John Calhoun, perhaps South Carolina's most articulate antebellum political philosopher, framed the federal dilemma best in 1831. “Stripped of all its covering, the naked question is, whether ours is a federal or consolidated government; a constitutional or absolute one; a government resting solidly on the basis of the sovereignty of the States, or on the unrestrained will of a majority; a form of government, as in all other unlimited ones, in which injustice, violence, and force must ultimately prevail.”
As the Great Centralizer, Lincoln prosecuted the “War Between the States” from 1861–1865 to reinvent America in his own image. DiLorenzo's book raises important questions about one of America's most powerful political leaders, questions that take on a new urgency in an age which Lincoln himself set in motion, one of unbridled corporate power, militarism, violence, and Empire-building.

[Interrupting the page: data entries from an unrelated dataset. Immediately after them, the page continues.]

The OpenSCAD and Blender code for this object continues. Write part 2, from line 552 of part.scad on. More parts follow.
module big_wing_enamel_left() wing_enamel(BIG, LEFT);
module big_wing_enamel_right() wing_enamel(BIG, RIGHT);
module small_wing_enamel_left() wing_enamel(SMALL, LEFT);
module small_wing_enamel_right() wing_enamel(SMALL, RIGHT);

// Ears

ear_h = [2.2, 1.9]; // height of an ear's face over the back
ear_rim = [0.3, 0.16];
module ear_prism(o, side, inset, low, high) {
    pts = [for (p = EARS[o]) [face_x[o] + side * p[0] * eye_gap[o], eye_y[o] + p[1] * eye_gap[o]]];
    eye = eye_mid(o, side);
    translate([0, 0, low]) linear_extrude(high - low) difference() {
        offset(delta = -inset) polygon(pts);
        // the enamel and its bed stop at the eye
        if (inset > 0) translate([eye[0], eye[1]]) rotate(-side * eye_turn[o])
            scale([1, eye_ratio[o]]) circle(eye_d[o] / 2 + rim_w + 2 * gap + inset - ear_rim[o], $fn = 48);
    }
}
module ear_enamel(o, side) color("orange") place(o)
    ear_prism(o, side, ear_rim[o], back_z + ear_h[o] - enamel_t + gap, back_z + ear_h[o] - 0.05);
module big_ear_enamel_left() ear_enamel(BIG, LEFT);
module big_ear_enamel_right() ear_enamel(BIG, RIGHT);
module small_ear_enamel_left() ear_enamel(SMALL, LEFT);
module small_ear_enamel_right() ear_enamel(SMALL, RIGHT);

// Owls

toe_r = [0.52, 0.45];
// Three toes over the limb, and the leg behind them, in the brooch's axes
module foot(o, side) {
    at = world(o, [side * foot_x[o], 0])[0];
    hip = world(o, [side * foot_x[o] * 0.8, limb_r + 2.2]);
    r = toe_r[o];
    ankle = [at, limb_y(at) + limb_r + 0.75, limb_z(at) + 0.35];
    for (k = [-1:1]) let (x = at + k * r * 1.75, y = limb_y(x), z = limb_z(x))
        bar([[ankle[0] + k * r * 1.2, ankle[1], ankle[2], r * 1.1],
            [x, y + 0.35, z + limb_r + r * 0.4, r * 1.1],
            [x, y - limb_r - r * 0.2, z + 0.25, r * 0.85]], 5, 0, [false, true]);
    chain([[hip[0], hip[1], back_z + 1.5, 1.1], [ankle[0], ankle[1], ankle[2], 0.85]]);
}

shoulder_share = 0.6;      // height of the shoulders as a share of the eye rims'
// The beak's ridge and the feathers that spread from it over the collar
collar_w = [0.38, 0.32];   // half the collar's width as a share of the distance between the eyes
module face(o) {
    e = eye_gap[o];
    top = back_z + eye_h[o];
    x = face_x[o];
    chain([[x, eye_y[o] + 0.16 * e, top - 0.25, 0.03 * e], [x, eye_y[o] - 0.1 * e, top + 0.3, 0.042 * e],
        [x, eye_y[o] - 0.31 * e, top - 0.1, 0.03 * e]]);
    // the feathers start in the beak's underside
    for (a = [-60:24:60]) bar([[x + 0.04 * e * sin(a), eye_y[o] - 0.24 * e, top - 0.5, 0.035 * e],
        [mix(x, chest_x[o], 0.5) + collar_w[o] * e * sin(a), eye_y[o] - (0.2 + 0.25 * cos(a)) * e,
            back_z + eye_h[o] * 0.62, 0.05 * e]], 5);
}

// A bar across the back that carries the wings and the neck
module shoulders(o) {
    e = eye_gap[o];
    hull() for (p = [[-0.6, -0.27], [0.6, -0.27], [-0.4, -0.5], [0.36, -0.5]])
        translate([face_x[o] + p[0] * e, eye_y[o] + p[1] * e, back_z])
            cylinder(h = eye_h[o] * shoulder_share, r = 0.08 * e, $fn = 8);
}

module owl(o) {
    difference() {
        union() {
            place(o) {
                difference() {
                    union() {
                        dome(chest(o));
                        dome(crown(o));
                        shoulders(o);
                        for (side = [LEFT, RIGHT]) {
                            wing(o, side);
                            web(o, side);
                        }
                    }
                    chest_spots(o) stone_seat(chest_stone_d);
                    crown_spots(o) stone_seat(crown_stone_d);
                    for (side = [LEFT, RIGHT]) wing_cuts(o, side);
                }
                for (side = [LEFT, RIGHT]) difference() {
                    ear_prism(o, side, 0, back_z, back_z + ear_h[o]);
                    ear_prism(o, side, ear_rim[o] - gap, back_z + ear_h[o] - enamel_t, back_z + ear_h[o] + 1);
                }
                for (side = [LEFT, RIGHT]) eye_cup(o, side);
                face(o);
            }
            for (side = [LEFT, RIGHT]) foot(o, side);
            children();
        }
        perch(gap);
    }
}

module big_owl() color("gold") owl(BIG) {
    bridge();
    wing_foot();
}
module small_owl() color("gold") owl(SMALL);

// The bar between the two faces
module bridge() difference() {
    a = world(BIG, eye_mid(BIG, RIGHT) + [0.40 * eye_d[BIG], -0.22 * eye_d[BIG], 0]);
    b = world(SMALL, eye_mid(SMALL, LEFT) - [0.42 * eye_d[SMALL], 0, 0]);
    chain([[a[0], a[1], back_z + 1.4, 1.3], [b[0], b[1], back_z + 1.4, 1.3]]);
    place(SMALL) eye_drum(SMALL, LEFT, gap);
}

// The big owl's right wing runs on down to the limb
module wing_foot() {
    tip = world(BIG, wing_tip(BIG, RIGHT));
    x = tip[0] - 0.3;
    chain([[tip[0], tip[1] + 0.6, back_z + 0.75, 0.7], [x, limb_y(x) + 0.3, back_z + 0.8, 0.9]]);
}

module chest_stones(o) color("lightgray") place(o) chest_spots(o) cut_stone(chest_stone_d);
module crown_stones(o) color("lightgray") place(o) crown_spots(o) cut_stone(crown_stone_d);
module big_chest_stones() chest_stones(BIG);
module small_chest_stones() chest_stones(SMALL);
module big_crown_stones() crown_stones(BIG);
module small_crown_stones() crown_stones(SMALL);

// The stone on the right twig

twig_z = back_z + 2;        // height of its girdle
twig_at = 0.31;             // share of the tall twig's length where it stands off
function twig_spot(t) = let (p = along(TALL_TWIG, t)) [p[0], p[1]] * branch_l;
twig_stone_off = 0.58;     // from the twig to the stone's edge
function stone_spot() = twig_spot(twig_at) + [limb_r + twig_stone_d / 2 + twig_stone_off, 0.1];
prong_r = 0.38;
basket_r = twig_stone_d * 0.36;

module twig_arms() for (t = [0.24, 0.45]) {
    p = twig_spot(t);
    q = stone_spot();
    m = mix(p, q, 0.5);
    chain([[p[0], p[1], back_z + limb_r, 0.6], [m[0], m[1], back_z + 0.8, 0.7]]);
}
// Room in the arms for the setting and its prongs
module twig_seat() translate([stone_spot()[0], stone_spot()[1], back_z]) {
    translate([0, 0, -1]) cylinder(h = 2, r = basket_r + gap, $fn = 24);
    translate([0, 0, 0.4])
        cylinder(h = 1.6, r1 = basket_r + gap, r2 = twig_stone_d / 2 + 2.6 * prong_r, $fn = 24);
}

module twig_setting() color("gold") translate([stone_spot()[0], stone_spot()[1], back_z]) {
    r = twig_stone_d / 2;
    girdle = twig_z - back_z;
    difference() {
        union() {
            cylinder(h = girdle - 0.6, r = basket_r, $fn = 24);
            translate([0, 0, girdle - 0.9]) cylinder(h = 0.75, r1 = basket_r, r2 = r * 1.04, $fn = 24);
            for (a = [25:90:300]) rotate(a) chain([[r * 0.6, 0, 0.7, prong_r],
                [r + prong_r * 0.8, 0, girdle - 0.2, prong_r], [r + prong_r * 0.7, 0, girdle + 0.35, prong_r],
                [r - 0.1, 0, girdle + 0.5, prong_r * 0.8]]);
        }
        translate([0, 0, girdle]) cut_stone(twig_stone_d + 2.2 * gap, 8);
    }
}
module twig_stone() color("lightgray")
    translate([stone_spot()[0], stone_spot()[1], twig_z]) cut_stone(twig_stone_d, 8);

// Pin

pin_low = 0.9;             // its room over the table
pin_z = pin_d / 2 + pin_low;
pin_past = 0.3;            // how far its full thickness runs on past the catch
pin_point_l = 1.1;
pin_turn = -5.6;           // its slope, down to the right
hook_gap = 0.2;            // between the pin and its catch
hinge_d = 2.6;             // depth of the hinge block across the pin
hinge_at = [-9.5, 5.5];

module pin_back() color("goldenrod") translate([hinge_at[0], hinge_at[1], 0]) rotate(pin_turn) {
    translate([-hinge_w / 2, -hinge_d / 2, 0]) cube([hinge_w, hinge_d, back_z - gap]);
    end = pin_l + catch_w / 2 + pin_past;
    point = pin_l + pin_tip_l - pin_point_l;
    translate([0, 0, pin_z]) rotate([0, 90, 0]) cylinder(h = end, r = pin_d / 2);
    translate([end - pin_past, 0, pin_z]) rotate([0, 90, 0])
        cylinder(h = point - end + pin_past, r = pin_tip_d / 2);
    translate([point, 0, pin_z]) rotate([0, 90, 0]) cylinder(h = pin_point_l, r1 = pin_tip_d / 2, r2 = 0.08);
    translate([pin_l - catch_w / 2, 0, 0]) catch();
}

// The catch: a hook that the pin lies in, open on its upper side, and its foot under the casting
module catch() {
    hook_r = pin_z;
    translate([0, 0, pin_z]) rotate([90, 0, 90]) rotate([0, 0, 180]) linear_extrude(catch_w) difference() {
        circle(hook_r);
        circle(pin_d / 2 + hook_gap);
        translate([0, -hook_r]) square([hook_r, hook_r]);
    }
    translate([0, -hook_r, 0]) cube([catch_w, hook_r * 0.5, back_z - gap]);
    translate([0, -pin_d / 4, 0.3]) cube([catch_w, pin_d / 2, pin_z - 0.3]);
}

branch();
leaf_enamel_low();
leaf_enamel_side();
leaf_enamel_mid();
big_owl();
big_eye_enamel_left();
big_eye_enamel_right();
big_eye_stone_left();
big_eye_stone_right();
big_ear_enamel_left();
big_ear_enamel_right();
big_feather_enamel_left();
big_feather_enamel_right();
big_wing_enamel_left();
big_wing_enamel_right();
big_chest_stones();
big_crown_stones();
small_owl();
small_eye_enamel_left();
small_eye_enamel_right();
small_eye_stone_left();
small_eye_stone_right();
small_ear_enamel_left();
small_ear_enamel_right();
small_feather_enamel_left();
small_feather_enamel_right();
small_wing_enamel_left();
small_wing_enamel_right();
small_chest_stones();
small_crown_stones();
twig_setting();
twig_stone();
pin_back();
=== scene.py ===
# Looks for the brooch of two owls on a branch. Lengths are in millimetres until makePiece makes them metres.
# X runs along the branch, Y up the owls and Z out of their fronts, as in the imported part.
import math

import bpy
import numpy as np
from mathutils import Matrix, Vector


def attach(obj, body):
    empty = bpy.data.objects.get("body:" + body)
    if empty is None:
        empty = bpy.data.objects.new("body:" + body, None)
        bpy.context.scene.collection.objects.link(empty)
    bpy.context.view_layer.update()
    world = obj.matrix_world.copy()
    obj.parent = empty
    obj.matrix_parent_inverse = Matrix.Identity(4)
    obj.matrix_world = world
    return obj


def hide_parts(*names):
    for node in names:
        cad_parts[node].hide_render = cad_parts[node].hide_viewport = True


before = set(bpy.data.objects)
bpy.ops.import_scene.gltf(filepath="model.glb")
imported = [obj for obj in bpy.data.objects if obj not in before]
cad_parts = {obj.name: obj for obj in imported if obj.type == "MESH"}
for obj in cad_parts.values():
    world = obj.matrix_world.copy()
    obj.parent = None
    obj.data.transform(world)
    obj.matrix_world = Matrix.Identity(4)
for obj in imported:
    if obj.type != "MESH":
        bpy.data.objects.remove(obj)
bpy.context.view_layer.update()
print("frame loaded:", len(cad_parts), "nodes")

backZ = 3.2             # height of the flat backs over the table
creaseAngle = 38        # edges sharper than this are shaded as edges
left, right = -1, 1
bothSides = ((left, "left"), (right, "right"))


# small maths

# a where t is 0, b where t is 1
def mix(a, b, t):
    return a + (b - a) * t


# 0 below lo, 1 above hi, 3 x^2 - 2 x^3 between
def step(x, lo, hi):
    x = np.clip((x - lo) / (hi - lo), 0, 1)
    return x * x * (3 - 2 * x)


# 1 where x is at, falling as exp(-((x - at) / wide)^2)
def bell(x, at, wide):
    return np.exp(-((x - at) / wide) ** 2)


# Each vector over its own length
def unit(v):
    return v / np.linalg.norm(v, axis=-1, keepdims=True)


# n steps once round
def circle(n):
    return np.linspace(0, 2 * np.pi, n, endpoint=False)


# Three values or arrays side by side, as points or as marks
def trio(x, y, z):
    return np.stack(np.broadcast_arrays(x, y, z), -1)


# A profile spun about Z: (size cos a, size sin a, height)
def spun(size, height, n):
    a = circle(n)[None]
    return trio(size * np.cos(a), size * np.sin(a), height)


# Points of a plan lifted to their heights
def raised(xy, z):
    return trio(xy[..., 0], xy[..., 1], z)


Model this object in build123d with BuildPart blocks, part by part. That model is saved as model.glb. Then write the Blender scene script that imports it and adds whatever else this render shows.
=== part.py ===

And it is little wonder that DiLorenzo's book has been most savagely attacked by today's neoconservatives, themselves disciples and practitioners of Lincoln's own brand of imperialist and mercantilist politics.
The United States was founded on the twin principles of “secession” and “state sovereignty.” De Tocqueville's epigraph still rings true. Will we have the courage to challenge Lincoln's reckless economic policies and misguided constitutional ambitions in our own time?